Information provided
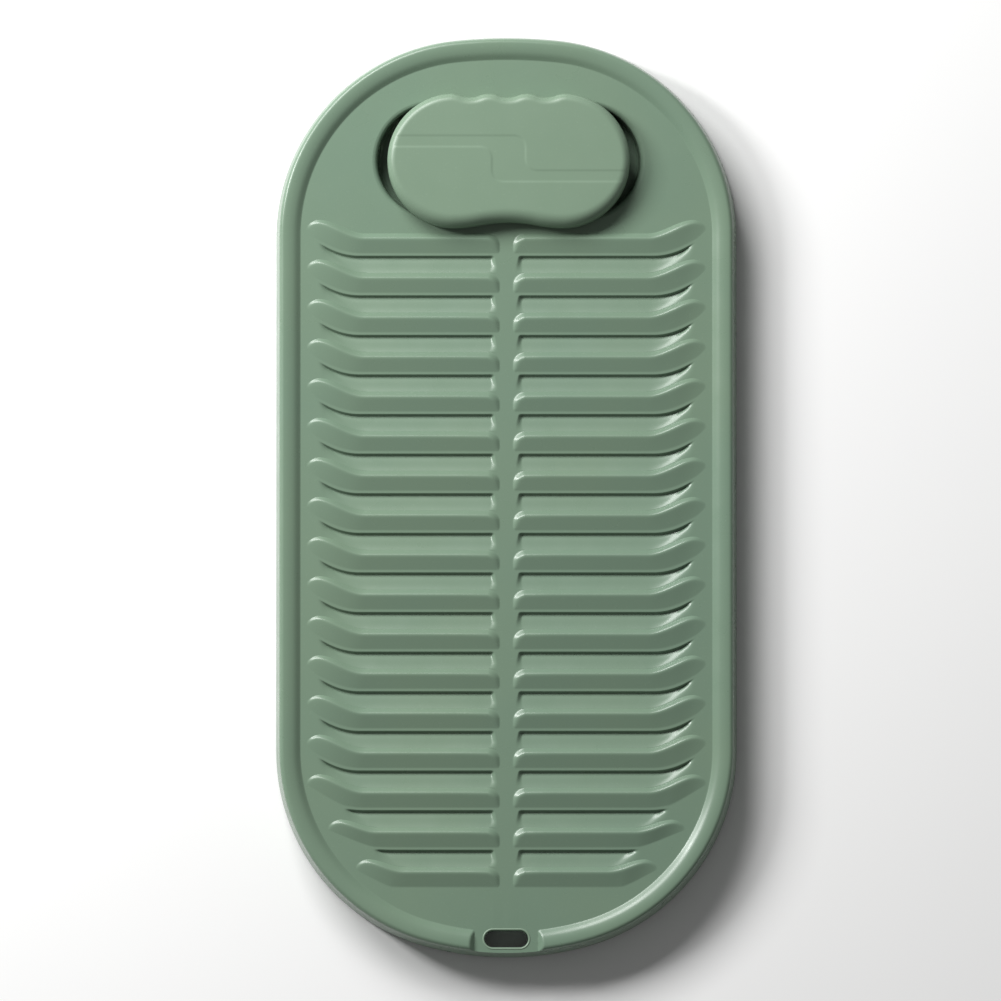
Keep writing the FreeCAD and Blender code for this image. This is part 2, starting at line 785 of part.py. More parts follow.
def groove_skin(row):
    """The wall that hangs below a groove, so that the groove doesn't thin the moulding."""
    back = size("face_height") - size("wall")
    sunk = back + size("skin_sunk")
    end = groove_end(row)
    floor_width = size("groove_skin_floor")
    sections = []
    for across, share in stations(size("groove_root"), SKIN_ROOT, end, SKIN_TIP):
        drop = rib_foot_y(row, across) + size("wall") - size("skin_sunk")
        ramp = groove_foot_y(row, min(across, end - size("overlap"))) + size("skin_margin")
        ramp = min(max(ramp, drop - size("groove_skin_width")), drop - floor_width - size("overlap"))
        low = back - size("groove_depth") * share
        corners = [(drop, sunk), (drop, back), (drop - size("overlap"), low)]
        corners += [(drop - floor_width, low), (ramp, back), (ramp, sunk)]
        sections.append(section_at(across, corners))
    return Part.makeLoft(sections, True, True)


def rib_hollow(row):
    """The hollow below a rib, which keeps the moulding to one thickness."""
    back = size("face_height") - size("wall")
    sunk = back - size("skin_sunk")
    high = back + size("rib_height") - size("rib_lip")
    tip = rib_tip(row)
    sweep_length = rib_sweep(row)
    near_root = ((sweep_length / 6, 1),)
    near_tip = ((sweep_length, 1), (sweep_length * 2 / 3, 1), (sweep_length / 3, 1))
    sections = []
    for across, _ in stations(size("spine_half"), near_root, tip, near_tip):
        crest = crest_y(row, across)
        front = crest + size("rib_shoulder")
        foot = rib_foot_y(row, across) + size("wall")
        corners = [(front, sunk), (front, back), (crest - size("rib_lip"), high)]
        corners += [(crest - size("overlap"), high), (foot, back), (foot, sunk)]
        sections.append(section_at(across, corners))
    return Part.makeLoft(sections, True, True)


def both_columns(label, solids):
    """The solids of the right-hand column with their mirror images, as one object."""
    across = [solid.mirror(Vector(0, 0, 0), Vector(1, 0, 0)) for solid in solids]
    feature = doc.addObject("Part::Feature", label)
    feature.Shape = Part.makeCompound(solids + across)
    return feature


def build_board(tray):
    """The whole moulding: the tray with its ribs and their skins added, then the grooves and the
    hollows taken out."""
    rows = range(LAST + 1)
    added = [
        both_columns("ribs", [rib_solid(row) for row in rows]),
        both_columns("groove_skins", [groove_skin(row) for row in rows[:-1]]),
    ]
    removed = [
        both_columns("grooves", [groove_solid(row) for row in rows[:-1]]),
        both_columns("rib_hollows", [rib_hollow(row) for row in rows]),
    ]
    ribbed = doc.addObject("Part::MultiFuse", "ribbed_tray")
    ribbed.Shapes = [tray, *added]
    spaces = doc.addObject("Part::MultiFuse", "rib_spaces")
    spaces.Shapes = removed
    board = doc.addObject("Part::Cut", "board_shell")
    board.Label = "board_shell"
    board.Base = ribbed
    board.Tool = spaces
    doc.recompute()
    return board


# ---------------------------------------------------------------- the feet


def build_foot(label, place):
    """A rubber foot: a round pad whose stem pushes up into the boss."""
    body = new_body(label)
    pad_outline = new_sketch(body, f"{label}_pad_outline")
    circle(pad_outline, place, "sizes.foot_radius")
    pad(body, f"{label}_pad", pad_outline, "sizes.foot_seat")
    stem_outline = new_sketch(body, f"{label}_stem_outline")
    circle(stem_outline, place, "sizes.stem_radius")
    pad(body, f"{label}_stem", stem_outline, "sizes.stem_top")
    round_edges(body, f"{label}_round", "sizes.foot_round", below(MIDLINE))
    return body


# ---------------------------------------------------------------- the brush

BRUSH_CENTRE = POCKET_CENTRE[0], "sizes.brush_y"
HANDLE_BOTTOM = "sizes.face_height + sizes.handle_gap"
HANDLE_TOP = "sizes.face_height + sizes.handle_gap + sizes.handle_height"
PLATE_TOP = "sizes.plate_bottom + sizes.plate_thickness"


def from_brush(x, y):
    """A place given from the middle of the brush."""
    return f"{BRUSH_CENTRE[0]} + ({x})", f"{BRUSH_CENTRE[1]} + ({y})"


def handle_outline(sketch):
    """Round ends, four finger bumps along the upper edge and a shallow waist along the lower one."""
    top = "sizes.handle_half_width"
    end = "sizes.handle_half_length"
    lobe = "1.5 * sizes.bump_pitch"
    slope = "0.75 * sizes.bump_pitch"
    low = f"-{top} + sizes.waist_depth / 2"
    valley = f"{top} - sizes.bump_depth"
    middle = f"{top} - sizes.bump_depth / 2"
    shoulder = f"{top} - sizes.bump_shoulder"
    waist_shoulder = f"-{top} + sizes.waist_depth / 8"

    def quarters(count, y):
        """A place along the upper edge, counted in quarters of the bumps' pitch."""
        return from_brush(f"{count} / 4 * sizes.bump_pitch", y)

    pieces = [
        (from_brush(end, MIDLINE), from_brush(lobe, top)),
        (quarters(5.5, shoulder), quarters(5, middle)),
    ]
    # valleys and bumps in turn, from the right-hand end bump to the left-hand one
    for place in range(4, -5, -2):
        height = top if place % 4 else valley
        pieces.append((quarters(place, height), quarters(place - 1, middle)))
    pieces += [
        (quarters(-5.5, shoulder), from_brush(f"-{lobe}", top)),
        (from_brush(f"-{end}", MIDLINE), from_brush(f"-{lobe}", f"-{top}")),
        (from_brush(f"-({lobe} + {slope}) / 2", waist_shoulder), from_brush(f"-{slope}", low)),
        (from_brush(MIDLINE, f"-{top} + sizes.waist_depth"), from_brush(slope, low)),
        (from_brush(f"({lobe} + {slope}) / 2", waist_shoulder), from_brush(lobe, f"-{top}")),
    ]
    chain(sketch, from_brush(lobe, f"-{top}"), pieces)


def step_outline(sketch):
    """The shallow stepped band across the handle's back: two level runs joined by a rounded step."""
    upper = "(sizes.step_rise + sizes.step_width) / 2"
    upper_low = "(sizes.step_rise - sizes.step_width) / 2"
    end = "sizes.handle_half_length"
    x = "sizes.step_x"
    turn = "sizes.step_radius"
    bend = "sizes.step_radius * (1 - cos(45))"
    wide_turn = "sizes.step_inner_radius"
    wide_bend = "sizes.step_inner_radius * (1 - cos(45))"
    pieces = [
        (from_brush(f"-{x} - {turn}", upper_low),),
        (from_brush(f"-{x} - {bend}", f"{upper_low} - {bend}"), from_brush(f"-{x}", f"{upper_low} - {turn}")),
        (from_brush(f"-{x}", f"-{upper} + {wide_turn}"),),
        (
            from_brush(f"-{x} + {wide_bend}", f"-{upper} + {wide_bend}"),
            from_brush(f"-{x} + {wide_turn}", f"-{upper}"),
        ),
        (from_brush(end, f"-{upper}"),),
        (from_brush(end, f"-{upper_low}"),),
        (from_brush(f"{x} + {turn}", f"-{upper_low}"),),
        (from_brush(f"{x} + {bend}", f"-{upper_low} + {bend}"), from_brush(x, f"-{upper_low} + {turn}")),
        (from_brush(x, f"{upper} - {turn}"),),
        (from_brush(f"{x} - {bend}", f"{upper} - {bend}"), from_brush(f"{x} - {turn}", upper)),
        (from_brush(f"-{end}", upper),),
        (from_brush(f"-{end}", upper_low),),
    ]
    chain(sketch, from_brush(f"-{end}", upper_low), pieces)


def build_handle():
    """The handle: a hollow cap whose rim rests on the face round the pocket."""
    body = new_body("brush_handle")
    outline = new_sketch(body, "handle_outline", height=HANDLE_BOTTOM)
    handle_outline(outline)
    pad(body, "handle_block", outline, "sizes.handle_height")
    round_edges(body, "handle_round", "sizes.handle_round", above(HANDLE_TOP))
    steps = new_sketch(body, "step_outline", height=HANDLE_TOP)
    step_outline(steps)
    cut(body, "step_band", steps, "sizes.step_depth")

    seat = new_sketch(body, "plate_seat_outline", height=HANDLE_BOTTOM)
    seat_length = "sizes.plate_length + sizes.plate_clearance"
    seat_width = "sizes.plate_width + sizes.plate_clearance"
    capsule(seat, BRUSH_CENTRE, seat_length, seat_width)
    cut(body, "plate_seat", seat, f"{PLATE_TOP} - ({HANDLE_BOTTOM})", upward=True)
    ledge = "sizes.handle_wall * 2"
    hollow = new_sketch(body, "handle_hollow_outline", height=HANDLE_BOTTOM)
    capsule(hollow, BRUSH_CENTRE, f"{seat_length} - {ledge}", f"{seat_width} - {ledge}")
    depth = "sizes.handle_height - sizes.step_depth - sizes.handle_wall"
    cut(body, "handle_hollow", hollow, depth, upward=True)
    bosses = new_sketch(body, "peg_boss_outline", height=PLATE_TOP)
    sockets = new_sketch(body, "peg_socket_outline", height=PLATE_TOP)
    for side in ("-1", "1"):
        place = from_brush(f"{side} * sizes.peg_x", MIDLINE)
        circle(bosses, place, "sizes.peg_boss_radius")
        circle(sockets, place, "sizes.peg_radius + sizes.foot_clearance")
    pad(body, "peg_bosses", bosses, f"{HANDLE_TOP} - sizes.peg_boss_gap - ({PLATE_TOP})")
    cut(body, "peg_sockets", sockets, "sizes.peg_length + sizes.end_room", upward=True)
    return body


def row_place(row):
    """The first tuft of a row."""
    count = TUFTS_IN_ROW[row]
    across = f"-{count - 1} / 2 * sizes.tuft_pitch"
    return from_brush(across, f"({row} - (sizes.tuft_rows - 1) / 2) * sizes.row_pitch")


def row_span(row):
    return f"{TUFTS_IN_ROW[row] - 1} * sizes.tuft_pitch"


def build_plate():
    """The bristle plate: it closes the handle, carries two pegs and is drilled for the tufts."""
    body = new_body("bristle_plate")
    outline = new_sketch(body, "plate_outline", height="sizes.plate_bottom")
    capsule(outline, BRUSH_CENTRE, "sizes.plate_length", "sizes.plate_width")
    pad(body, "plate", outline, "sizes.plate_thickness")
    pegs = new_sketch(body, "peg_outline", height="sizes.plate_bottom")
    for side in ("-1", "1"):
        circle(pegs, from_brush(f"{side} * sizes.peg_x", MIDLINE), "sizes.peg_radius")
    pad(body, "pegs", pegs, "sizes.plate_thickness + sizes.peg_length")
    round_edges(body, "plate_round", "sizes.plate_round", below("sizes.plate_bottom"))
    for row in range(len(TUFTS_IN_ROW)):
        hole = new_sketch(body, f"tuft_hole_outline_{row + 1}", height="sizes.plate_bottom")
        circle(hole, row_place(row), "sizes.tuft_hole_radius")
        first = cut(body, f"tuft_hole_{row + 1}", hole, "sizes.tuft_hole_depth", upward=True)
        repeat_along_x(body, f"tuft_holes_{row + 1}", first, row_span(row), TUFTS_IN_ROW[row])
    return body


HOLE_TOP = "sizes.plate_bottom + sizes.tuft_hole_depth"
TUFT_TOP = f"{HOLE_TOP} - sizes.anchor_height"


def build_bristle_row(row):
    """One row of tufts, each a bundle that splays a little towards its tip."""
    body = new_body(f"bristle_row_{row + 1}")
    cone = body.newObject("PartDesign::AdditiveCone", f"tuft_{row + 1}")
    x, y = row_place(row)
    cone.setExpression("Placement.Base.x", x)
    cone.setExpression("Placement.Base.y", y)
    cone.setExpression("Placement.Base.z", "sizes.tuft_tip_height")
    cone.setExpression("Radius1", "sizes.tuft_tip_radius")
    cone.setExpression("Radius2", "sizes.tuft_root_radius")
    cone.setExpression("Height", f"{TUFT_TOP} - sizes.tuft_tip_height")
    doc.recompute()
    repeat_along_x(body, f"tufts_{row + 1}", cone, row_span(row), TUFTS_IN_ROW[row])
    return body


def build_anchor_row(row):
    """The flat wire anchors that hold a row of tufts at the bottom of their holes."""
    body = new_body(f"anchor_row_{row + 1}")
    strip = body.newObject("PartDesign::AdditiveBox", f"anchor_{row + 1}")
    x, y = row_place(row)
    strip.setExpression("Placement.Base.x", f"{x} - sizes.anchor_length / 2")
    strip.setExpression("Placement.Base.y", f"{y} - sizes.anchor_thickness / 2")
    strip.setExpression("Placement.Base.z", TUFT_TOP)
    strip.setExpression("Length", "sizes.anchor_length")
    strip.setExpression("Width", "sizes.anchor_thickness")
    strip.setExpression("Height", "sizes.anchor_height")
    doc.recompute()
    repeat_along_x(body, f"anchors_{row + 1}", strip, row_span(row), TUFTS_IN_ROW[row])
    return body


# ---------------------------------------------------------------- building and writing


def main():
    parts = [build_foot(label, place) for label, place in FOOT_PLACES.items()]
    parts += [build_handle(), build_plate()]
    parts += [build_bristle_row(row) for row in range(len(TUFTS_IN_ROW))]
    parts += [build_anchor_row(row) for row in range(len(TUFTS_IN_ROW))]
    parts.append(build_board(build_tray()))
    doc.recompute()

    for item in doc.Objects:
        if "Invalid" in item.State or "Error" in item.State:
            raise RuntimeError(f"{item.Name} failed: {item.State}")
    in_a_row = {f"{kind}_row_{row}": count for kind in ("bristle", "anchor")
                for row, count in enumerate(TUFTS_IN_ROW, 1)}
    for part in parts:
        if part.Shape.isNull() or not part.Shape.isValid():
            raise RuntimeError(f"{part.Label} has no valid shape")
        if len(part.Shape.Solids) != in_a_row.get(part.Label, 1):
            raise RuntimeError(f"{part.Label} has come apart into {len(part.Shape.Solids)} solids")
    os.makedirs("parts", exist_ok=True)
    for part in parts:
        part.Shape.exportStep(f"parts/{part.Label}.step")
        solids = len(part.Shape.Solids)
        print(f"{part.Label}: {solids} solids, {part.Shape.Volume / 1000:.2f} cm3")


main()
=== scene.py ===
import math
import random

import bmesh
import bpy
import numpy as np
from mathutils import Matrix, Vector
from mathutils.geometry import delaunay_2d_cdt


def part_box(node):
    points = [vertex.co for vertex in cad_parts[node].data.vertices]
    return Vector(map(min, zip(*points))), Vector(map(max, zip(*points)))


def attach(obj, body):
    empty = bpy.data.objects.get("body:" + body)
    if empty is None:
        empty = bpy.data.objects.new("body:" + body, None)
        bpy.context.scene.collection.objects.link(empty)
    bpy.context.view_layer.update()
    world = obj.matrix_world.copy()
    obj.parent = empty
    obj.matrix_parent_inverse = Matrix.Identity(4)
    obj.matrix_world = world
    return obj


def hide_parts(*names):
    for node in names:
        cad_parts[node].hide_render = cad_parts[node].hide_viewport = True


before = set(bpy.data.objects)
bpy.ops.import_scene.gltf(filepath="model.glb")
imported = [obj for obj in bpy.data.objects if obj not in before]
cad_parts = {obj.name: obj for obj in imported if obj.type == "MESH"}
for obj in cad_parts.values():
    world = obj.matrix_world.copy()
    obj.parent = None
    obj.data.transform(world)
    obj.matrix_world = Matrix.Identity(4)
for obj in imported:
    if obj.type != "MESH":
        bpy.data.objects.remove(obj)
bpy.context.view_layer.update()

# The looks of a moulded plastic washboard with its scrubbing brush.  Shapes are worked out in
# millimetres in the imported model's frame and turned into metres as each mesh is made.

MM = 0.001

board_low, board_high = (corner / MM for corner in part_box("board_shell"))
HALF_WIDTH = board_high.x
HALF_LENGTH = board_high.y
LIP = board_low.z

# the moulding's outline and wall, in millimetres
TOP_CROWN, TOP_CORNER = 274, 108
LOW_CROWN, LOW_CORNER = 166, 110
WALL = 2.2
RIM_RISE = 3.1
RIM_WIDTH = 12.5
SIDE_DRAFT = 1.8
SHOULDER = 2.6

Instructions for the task
Starting with the line that contains "# millimetres in", print each line through the last one in the listing. Include both end lines and add nothing.

Result
# millimetres in the imported model's frame and turned into metres as each mesh is made.

MM = 0.001

board_low, board_high = (corner / MM for corner in part_box("board_shell"))
HALF_WIDTH = board_high.x
HALF_LENGTH = board_high.y
LIP = board_low.z

# the moulding's outline and wall, in millimetres
TOP_CROWN, TOP_CORNER = 274, 108
LOW_CROWN, LOW_CORNER = 166, 110
WALL = 2.2
RIM_RISE = 3.1
RIM_WIDTH = 12.5
SIDE_DRAFT = 1.8
SHOULDER = 2.6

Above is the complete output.